Pennsylvania Changes Cosmetology Training Hour Requirements
Monday, December 17th, 2012Pennsylvania Governor Tom Corbett has signed into law a bill aimed at increasing the success rate for cosmetology students. Pennsylvania House Bill 1868 reduces the number of training hours required in Pennsylvania before the student can sit for the written/theoretical portion of the exam from 1,250 hours to 900 hours. The prior Pennsylvania cosmetology license requirements called for all 1250 hours to be completed before the student was eligible to take either or both portions of the exam.
Students at beauty schools in Pennsylvania are still required to complete 1,250 total hours of cosmetology training before they can take the hands-on/practical portion of the exam and become fully licensed. How does this help make students more successful, you ask? Because if the student does not meet the minimum score to pass the written portion of the exam, fortunately they are still in school and can get the additional help they need from their beauty school instructors to sit for the exam again and pass.

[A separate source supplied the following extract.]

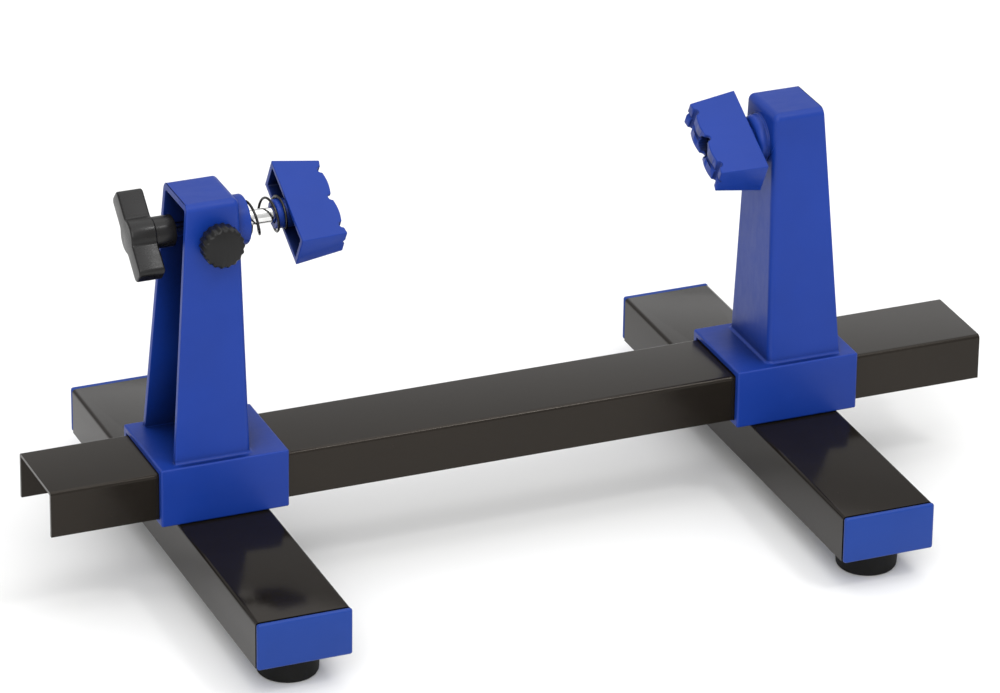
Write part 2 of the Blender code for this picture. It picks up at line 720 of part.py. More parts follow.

There are multiple beauty disciplines that are licensed in Pennsylvania, and each has its own number of required hours to be able to sit for the exams and become licensed. Barbers are required to take 1250 hours, the same as cosmetologists, but there is no word yet on whether barber licenses will get the same benefit cosmetology licensees do from the passage of this law. Other licenses are esthetician (300 hours), nail technicians (200 hours) and cosmetology instructors (500 hours), which will likely be unaffected by this change.
In the press release, State Representative Keith Gillespie, who is the primary sponsor of Tennessee HB1868, said this bill came to fruition after being contacted by Debbie Dunn, the director of the Lancaster School of Cosmetology. She proposed this solution as a way to help the students falling through the cracks in the process of getting their education, becoming licensed and getting gainful employment.